__GIVEN INSTRUCTION__: Quote the listing below in its entirety.

====

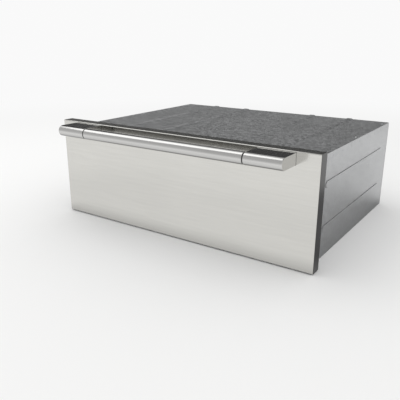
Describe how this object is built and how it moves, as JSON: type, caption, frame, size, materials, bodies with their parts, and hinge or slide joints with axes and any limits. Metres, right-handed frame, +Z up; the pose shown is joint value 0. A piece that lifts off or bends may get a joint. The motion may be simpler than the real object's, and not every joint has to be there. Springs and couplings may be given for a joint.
{
  "type": "built-in warming drawer",
  "caption": "Built-in warming drawer: heated casing, deep-drawn tub on full-extension ball slides, brushed steel front with a round bar handle.",
  "frame": {"origin": "centre of the overall box in plan, on the underside of the base", "axes": "+Z up, the drawer front faces -Y, +X to the right of a person who stands before it"},
  "size_m": [0.758, 0.675, 0.268],
  "materials": {
    "front_steel": "fine horizontal brushed stainless steel",
    "handle_steel": "satin polished stainless steel",
    "collar_black": "matte black moulded ring",
    "casing_zinc": "galvanised sheet with a fine zinc spangle",
    "cavity_steel": "dull rolled stainless sheet",
    "tub_steel": "deep-drawn satin stainless steel",
    "mineral_wool": "pressed mineral wool",
    "element_sheath": "dark heat-tinted tube with white ceramic ends",
    "motor_steel": "stamped electrical steel",
    "control_black": "fine-grained black moulding",
    "knob_black": "black moulded knob with fine sheen",
    "pilot_amber": "clear amber lens",
    "thermostat_steel": "plated steel can",
    "probe_copper": "drawn copper tube",
    "terminal_ivory": "ivory moulded terminal block",
    "wire_sleeve": "black woven sleeve",
    "screw_zinc": "bright zinc plated",
    "slide_zinc": "roll-formed bright zinc plated steel",
    "cage_zinc": "yellow passivated steel",
    "ball_steel": "polished bearing steel",
    "seal_silicone": "dark grey silicone",
    "bumper_rubber": "black rubber",
    "mat_rubber": "dark grey ribbed silicone"
  },
  "bodies": {
    "casing": {"base_pan": "casing_zinc", "side_panel_left": "casing_zinc", "side_panel_right": "casing_zinc", "top_cover": "casing_zinc", "back_panel": "casing_zinc", "control_fascia": "cavity_steel", "liner_floor": "cavity_steel", "liner_side_left": "cavity_steel", "liner_side_right": "cavity_steel", "liner_top": "cavity_steel", "liner_back": "cavity_steel", "insulation_blanket": "mineral_wool", "heating_element": "element_sheath", "element_clips": "cavity_steel", "fan_motor": "motor_steel", "fan_baffle": "cavity_steel", "thermal_cutout": "control_black", "thermostat_body": "thermostat_steel", "sensor_probe": "probe_copper", "switch_body": "control_black", "pilot_lens": "pilot_amber", "terminal_block": "terminal_ivory", "terminal_cover": "casing_zinc", "cable_gland": "control_black", "wiring_loom": "wire_sleeve", "casing_screws": "screw_zinc", "slide_outer_left": "slide_zinc", "slide_outer_right": "slide_zinc"},
    "drawer": {"front_skin": "front_steel", "front_inner_panel": "cavity_steel", "front_insulation": "mineral_wool", "handle_bar": "handle_steel", "handle_block_left": "handle_steel", "handle_block_right": "handle_steel", "handle_collars": "collar_black", "handle_screws": "screw_zinc", "drawer_gasket": "seal_silicone", "front_bumpers": "bumper_rubber", "drawer_tub": "tub_steel", "tub_mat": "mat_rubber", "drawer_rail_left": "cavity_steel", "drawer_rail_right": "cavity_steel", "slide_inner_left": "slide_zinc", "slide_inner_right": "slide_zinc", "drawer_screws": "screw_zinc"},
    "middle_member_left": {"slide_middle_left": "slide_zinc"},
    "middle_member_right": {"slide_middle_right": "slide_zinc"},
    "outer_cage_left": {"cage_outer_left": "cage_zinc", "balls_outer_left": "ball_steel"},
    "outer_cage_right": {"cage_outer_right": "cage_zinc", "balls_outer_right": "ball_steel"},
    "inner_cage_left": {"cage_inner_left": "cage_zinc", "balls_inner_left": "ball_steel"},
    "inner_cage_right": {"cage_inner_right": "cage_zinc", "balls_inner_right": "ball_steel"},
    "knob": {"thermostat_knob": "knob_black"},
    "rocker": {"power_rocker": "control_black"},
    "fan": {"fan_wheel": "cavity_steel"},
    "shutter": {"vent_shutter": "cavity_steel"}
  },
  "joints": [
    {"name": "drawer_slide", "type": "slide", "parent": "casing", "child": "drawer", "axis": [0, -1, 0], "range_m": [0, 0.48]},
    {"name": "middle_member_left_slide", "type": "slide", "parent": "casing", "child": "middle_member_left", "axis": [0, -1, 0], "range_m": [0, 0.24]},
    {"name": "middle_member_right_slide", "type": "slide", "parent": "casing", "child": "middle_member_right", "axis": [0, -1, 0], "range_m": [0, 0.24]},
    {"name": "outer_cage_left_slide", "type": "slide", "parent": "casing", "child": "outer_cage_left", "axis": [0, -1, 0], "range_m": [0, 0.12]},
    {"name": "outer_cage_right_slide", "type": "slide", "parent": "casing", "child": "outer_cage_right", "axis": [0, -1, 0], "range_m": [0, 0.12]},
    {"name": "inner_cage_left_slide", "type": "slide", "parent": "casing", "child": "inner_cage_left", "axis": [0, -1, 0], "range_m": [0, 0.36]},
    {"name": "inner_cage_right_slide", "type": "slide", "parent": "casing", "child": "inner_cage_right", "axis": [0, -1, 0], "range_m": [0, 0.36]},
    {"name": "knob_turn", "type": "hinge", "parent": "casing", "child": "knob", "pos_m": [0.25, -0.2121, 0.2213], "axis": [0, 1, 0], "range_deg": [0, 270]},
    {"name": "rocker_tilt", "type": "hinge", "parent": "casing", "child": "rocker", "pos_m": [0.16, -0.2101, 0.2213], "axis": [1, 0, 0], "range_deg": [-16, 0]},
    {"name": "fan_spin", "type": "hinge", "parent": "casing", "child": "fan", "pos_m": [0, 0.2785, 0.11], "axis": [0, 1, 0], "continuous": true},
    {"name": "shutter_slide", "type": "slide", "parent": "casing", "child": "shutter", "axis": [1, 0, 0], "range_m": [0, 0.012]}
  ],
  "couplings": [
    {"joint": "middle_member_left_slide", "follows": "drawer_slide", "ratio": 0.5},
    {"joint": "middle_member_right_slide", "follows": "drawer_slide", "ratio": 0.5},
    {"joint": "outer_cage_left_slide", "follows": "drawer_slide", "ratio": 0.25},
    {"joint": "outer_cage_right_slide", "follows": "drawer_slide", "ratio": 0.25},
    {"joint": "inner_cage_left_slide", "follows": "drawer_slide", "ratio": 0.75},
    {"joint": "inner_cage_right_slide", "follows": "drawer_slide", "ratio": 0.75}
  ]
}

====

__EXERCISE ANSWER__:
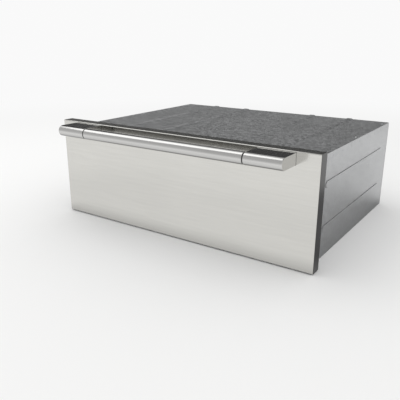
Describe how this object is built and how it moves, as JSON: type, caption, frame, size, materials, bodies with their parts, and hinge or slide joints with axes and any limits. Metres, right-handed frame, +Z up; the pose shown is joint value 0. A piece that lifts off or bends may get a joint. The motion may be simpler than the real object's, and not every joint has to be there. Springs and couplings may be given for a joint.
{
  "type": "built-in warming drawer",
  "caption": "Built-in warming drawer: heated casing, deep-drawn tub on full-extension ball slides, brushed steel front with a round bar handle.",
  "frame": {"origin": "centre of the overall box in plan, on the underside of the base", "axes": "+Z up, the drawer front faces -Y, +X to the right of a person who stands before it"},
  "size_m": [0.758, 0.675, 0.268],
  "materials": {
    "front_steel": "fine horizontal brushed stainless steel",
    "handle_steel": "satin polished stainless steel",
    "collar_black": "matte black moulded ring",
    "casing_zinc": "galvanised sheet with a fine zinc spangle",
    "cavity_steel": "dull rolled stainless sheet",
    "tub_steel": "deep-drawn satin stainless steel",
    "mineral_wool": "pressed mineral wool",
    "element_sheath": "dark heat-tinted tube with white ceramic ends",
    "motor_steel": "stamped electrical steel",
    "control_black": "fine-grained black moulding",
    "knob_black": "black moulded knob with fine sheen",
    "pilot_amber": "clear amber lens",
    "thermostat_steel": "plated steel can",
    "probe_copper": "drawn copper tube",
    "terminal_ivory": "ivory moulded terminal block",
    "wire_sleeve": "black woven sleeve",
    "screw_zinc": "bright zinc plated",
    "slide_zinc": "roll-formed bright zinc plated steel",
    "cage_zinc": "yellow passivated steel",
    "ball_steel": "polished bearing steel",
    "seal_silicone": "dark grey silicone",
    "bumper_rubber": "black rubber",
    "mat_rubber": "dark grey ribbed silicone"
  },
  "bodies": {
    "casing": {"base_pan": "casing_zinc", "side_panel_left": "casing_zinc", "side_panel_right": "casing_zinc", "top_cover": "casing_zinc", "back_panel": "casing_zinc", "control_fascia": "cavity_steel", "liner_floor": "cavity_steel", "liner_side_left": "cavity_steel", "liner_side_right": "cavity_steel", "liner_top": "cavity_steel", "liner_back": "cavity_steel", "insulation_blanket": "mineral_wool", "heating_element": "element_sheath", "element_clips": "cavity_steel", "fan_motor": "motor_steel", "fan_baffle": "cavity_steel", "thermal_cutout": "control_black", "thermostat_body": "thermostat_steel", "sensor_probe": "probe_copper", "switch_body": "control_black", "pilot_lens": "pilot_amber", "terminal_block": "terminal_ivory", "terminal_cover": "casing_zinc", "cable_gland": "control_black", "wiring_loom": "wire_sleeve", "casing_screws": "screw_zinc", "slide_outer_left": "slide_zinc", "slide_outer_right": "slide_zinc"},
    "drawer": {"front_skin": "front_steel", "front_inner_panel": "cavity_steel", "front_insulation": "mineral_wool", "handle_bar": "handle_steel", "handle_block_left": "handle_steel", "handle_block_right": "handle_steel", "handle_collars": "collar_black", "handle_screws": "screw_zinc", "drawer_gasket": "seal_silicone", "front_bumpers": "bumper_rubber", "drawer_tub": "tub_steel", "tub_mat": "mat_rubber", "drawer_rail_left": "cavity_steel", "drawer_rail_right": "cavity_steel", "slide_inner_left": "slide_zinc", "slide_inner_right": "slide_zinc", "drawer_screws": "screw_zinc"},
    "middle_member_left": {"slide_middle_left": "slide_zinc"},
    "middle_member_right": {"slide_middle_right": "slide_zinc"},
    "outer_cage_left": {"cage_outer_left": "cage_zinc", "balls_outer_left": "ball_steel"},
    "outer_cage_right": {"cage_outer_right": "cage_zinc", "balls_outer_right": "ball_steel"},
    "inner_cage_left": {"cage_inner_left": "cage_zinc", "balls_inner_left": "ball_steel"},
    "inner_cage_right": {"cage_inner_right": "cage_zinc", "balls_inner_right": "ball_steel"},
    "knob": {"thermostat_knob": "knob_black"},
    "rocker": {"power_rocker": "control_black"},
    "fan": {"fan_wheel": "cavity_steel"},
    "shutter": {"vent_shutter": "cavity_steel"}
  },
  "joints": [
    {"name": "drawer_slide", "type": "slide", "parent": "casing", "child": "drawer", "axis": [0, -1, 0], "range_m": [0, 0.48]},
    {"name": "middle_member_left_slide", "type": "slide", "parent": "casing", "child": "middle_member_left", "axis": [0, -1, 0], "range_m": [0, 0.24]},
    {"name": "middle_member_right_slide", "type": "slide", "parent": "casing", "child": "middle_member_right", "axis": [0, -1, 0], "range_m": [0, 0.24]},
    {"name": "outer_cage_left_slide", "type": "slide", "parent": "casing", "child": "outer_cage_left", "axis": [0, -1, 0], "range_m": [0, 0.12]},
    {"name": "outer_cage_right_slide", "type": "slide", "parent": "casing", "child": "outer_cage_right", "axis": [0, -1, 0], "range_m": [0, 0.12]},
    {"name": "inner_cage_left_slide", "type": "slide", "parent": "casing", "child": "inner_cage_left", "axis": [0, -1, 0], "range_m": [0, 0.36]},
    {"name": "inner_cage_right_slide", "type": "slide", "parent": "casing", "child": "inner_cage_right", "axis": [0, -1, 0], "range_m": [0, 0.36]},
    {"name": "knob_turn", "type": "hinge", "parent": "casing", "child": "knob", "pos_m": [0.25, -0.2121, 0.2213], "axis": [0, 1, 0], "range_deg": [0, 270]},
    {"name": "rocker_tilt", "type": "hinge", "parent": "casing", "child": "rocker", "pos_m": [0.16, -0.2101, 0.2213], "axis": [1, 0, 0], "range_deg": [-16, 0]},
    {"name": "fan_spin", "type": "hinge", "parent": "casing", "child": "fan", "pos_m": [0, 0.2785, 0.11], "axis": [0, 1, 0], "continuous": true},
    {"name": "shutter_slide", "type": "slide", "parent": "casing", "child": "shutter", "axis": [1, 0, 0], "range_m": [0, 0.012]}
  ],
  "couplings": [
    {"joint": "middle_member_left_slide", "follows": "drawer_slide", "ratio": 0.5},
    {"joint": "middle_member_right_slide", "follows": "drawer_slide", "ratio": 0.5},
    {"joint": "outer_cage_left_slide", "follows": "drawer_slide", "ratio": 0.25},
    {"joint": "outer_cage_right_slide", "follows": "drawer_slide", "ratio": 0.25},
    {"joint": "inner_cage_left_slide", "follows": "drawer_slide", "ratio": 0.75},
    {"joint": "inner_cage_right_slide", "follows": "drawer_slide", "ratio": 0.75}
  ]
}